All of this has absolutely nothing to do with bit rate, which is the speed with which we digitally transmit information. Bit-rate is the capacity of a digital transmission system to transmit data: The higher the bit-rate the more cohesive your music or video will be when you are streaming. That digital transmission system might be the software you use to rip your CDs, the speed of your local network when you stream music, or any of the several digital transmissions that take place in the digital music stream.

For example, Spotify bitrates for Android, iOS, desktop devices and the webpage app or listed at 320kbps for Premium users. For Chromecast users the bitrate dips to 256kbps. Is there a difference in quality? Yes. Is that difference (~70kbps) noticeable? Maybe.

Bluetooth APTx has a potential bitrate of 325kbps (depending on source). Apple Airplay bitrates under the AAC format they use are capped at 250kbps. On a high-quality system the difference will be noticeable and quite annoying to listen to, but as you approach mid-level systems and lower, that difference becomes harder to discern. But there are still several other factors to consider when we talk about digital music quality.

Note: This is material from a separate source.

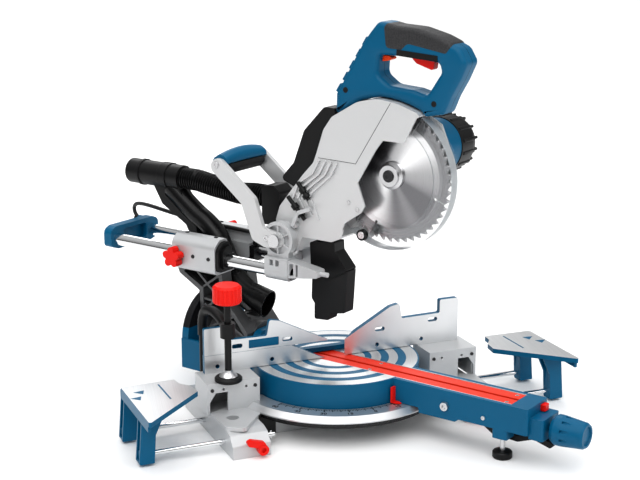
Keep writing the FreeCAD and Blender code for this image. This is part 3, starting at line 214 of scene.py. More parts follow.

To sum all of this up, let’s look at it this way: The higher the number the better the listening experience. A 96kHz sample rate is better than a 48.1kHz sample rate but not as good as 192kHz. A word-length of 24-bits is far superior to a word length of 16-bits, (it’s an exponential increase in quality – literally). A bit-rate of 250kbps is generally not as good as a bit-rate of 320kbps.

This all boils down to one thing – it if sounds good to you then great, but never limit yourself to what you’re used to or comfortable with. Science has given us the incredible gift of amazing sounding music at quite literally the click of a mouse button – it’s all there for the taking, whether you get the science behind the science or not!